Affective Chronometry in Emotion Regulation
University Of Arizona, Tucson AZ
Investigators
Abstract
DESCRIPTION (provided by applicant): Research from different traditions suggests that attempts at emotion regulation have effects on psychological and physical health, most likely through mechanisms at multiple levels, like the physiological and social. However, little is known about 1) the temporal aspects of emotion regulation, and 2) how an individual's habitual way of regulating emotion interacts with specific, effortful attempts at regulation to impact the success of such attempts. Knowledge of these two areas will inform what strategy may prove most beneficial for an individual at different points in the developing emotional response. This proposal addresses both issues. The main goal of this study is to determine whether physiological measures of affective chronometry will differentiate between the habitual use and voluntary manipulation of two emotion regulation strategies, cognitive reappraisal and expressive suppression, for the down-regulation of negative emotion within a picture perception paradigm.
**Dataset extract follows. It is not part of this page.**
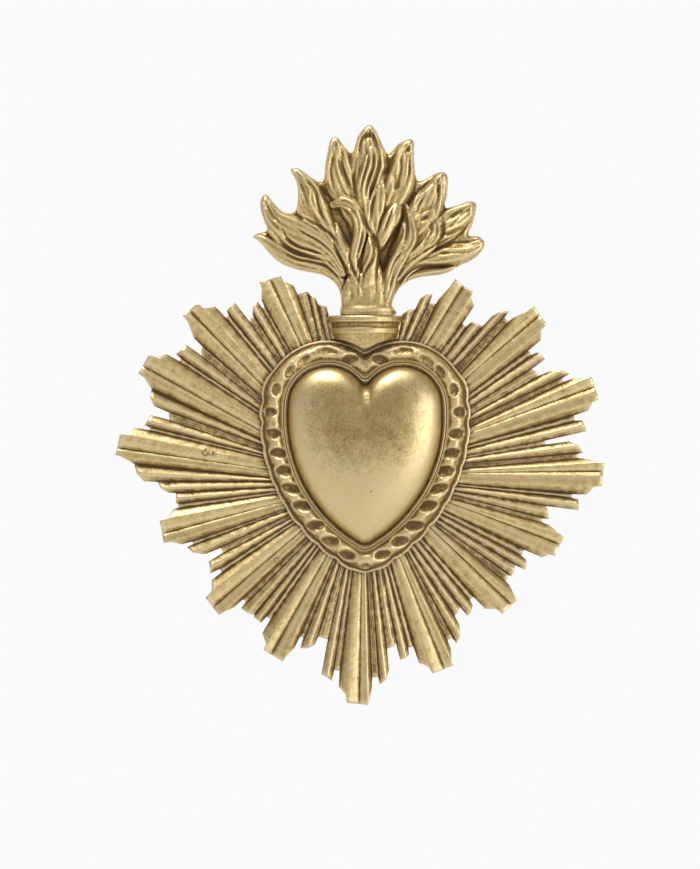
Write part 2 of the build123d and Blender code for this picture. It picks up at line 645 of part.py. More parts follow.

Individuals identified through a self-report measure as habitual reappraisers or habitual suppressors, and controls who do not report relying on either strategy preferentially, will be exposed to emotion-eliciting images under one of three instruction conditions: watching the images, engaging in cognitive reappraisal, or engaging in expressive suppression. Analyses of overall magnitude and temporal aspects of facial electromyography (EMG) and startle reflex modulation, as well as skin conductance response (SCR) magnitude, will be used to examine differences between the habitual and voluntary engagement in these two emotion regulation strategies. The specific questions this study will address are: 1) Will self-reported differences in habitual use of reappraisal and suppression be reflected in physiological measures of affective response and affective chronometry? 2) Will voluntary engagement in reappraisal or suppression be reflected in these same measures? 3) Do habitual emotion regulation strategy and voluntary manipulation interact in their effects on these measures?